Absolutely not — and this is arguably the most important question in this entire article. The years when you are employed with good employer health coverage are precisely the years your personal policy is safest and cheapest to maintain, because you are unlikely to claim on it. This means your no-claim bonus grows, your waiting periods complete, and your premium stays low. The value of that policy reveals itself fully only when you leave the job, face a layoff, or — as I experienced — lose the ability to work due to a health event. Keep your personal policy active always. The premium during good times is the price you pay for protection during the worst times.

A Final Word: Do Not Wait for Your Own Wake-Up Call

I was one of the lucky ones. I had that ₹5 lakh personal policy sitting quietly in my drawer, almost forgotten, paid for with a small annual premium that I had never really felt proud of spending. That policy — bought on someone else’s advice, almost reluctantly — became the financial foundation of my recovery.

Many people are not so fortunate. They rely entirely on their employer’s generosity, on their youth, on the optimism that serious illness is something that happens to other people. Until it happens to them.

If you are reading this and you do not have a personal health insurance policy in your own name, I want to ask you to do just one thing today. Not tomorrow. Today. Look up one or two reputable health insurance plans online, check the premium for your age, and take the first step toward buying it.

It may be the best ₹700 a month you ever spend.

Because the version of you that faces a medical crisis one day — and I sincerely hope you never do — will thank the version of you that acted today.

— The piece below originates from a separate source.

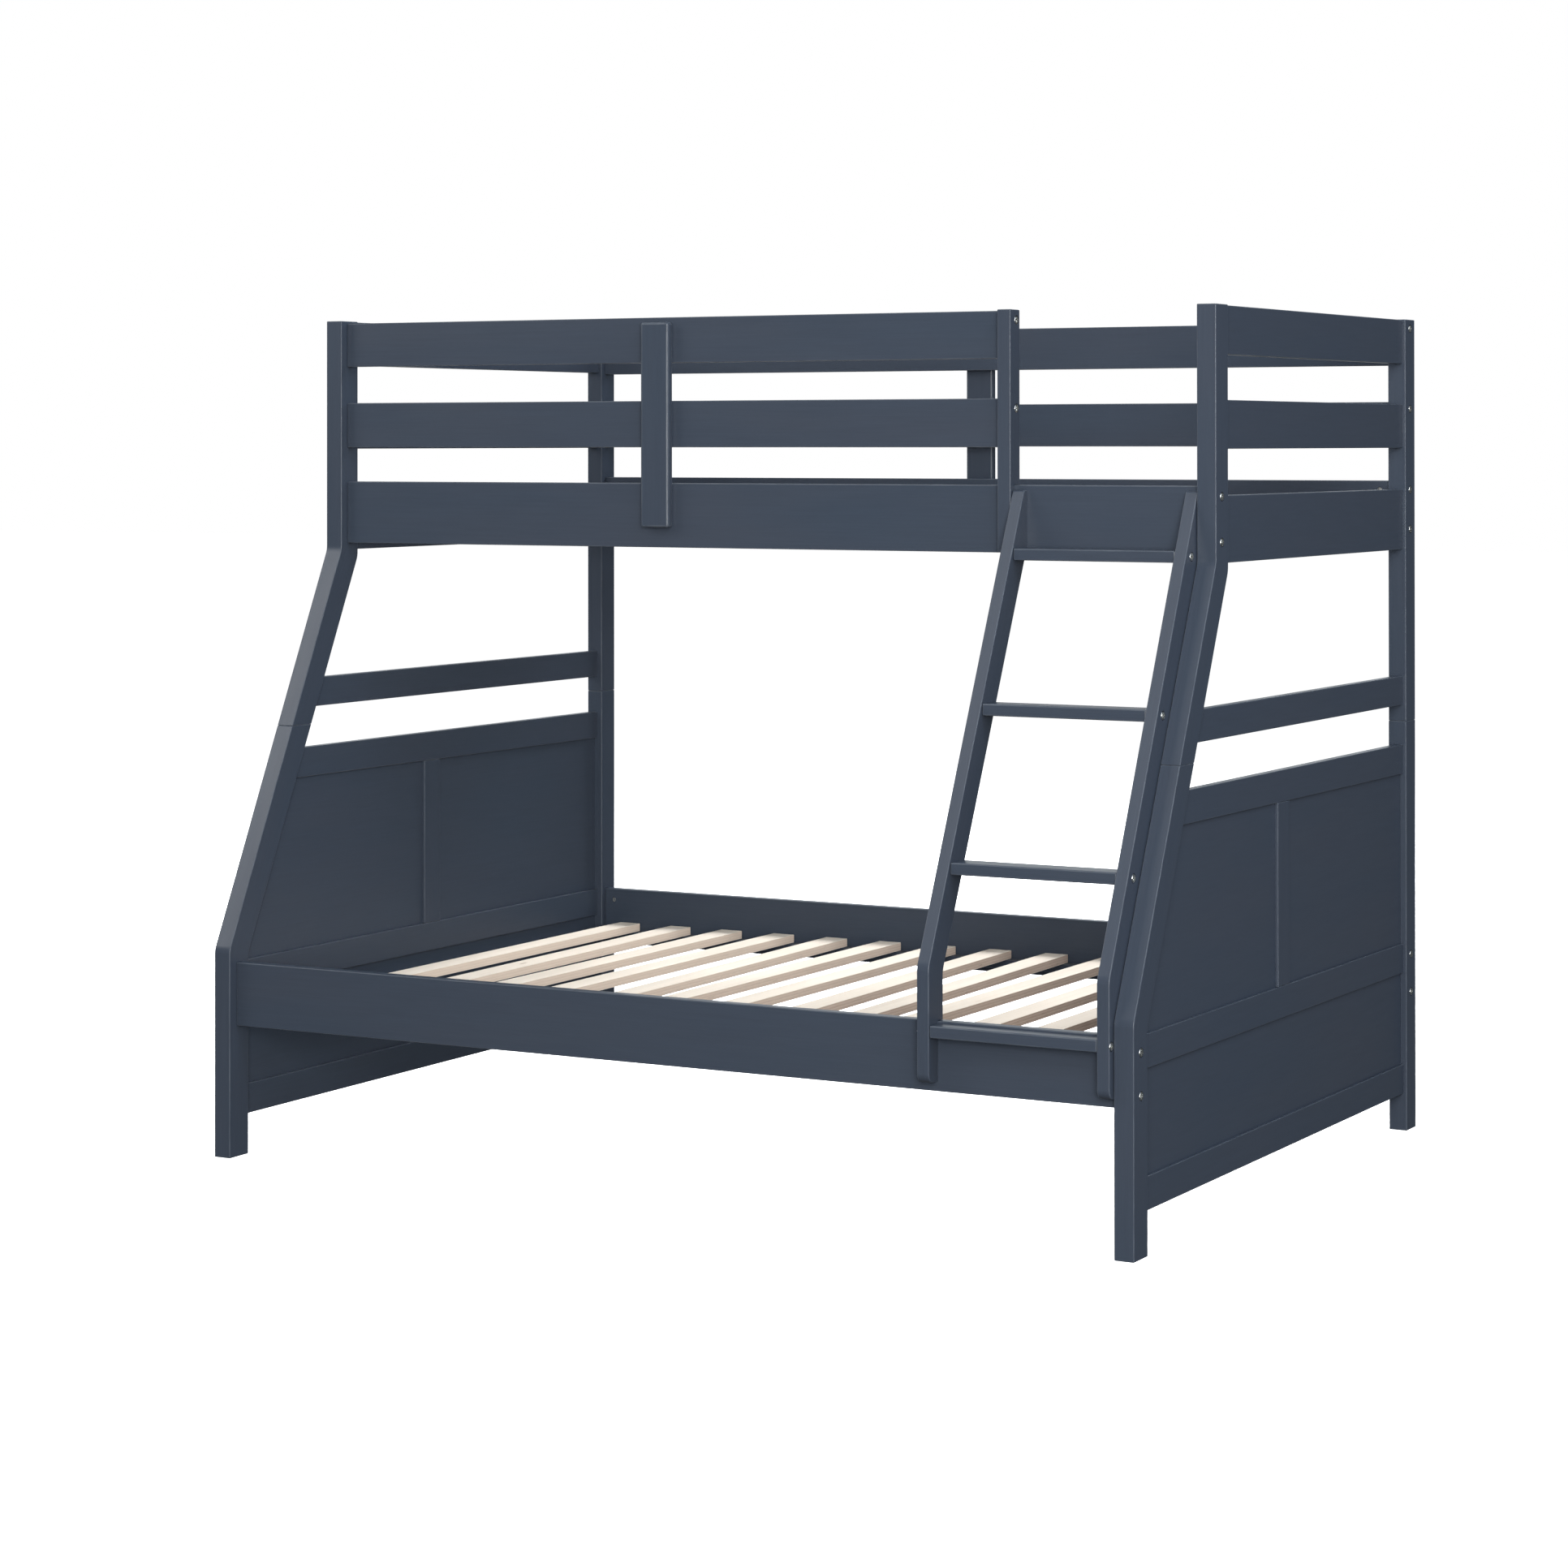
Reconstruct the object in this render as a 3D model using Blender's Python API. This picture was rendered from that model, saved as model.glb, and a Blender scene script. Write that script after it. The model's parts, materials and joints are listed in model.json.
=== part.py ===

📋 Disclaimer: This article is written for educational and informational purposes only and is based on personal experience and publicly available information. It does not constitute financial advice, investment advice, or professional insurance guidance. Health insurance products, premiums, terms, and regulatory rules vary by insurer and may change over time. Readers are strongly advised to consult a certified financial advisor or a registered insurance intermediary before making any insurance-related decisions. Premium figures and cost estimates mentioned in this article are approximate and representative; actual premiums depend on individual health profiles, insurer policies, and other factors. IRDAI regulations referenced are general in nature and may be updated; always verify current guidelines with your insurer or a licensed professional.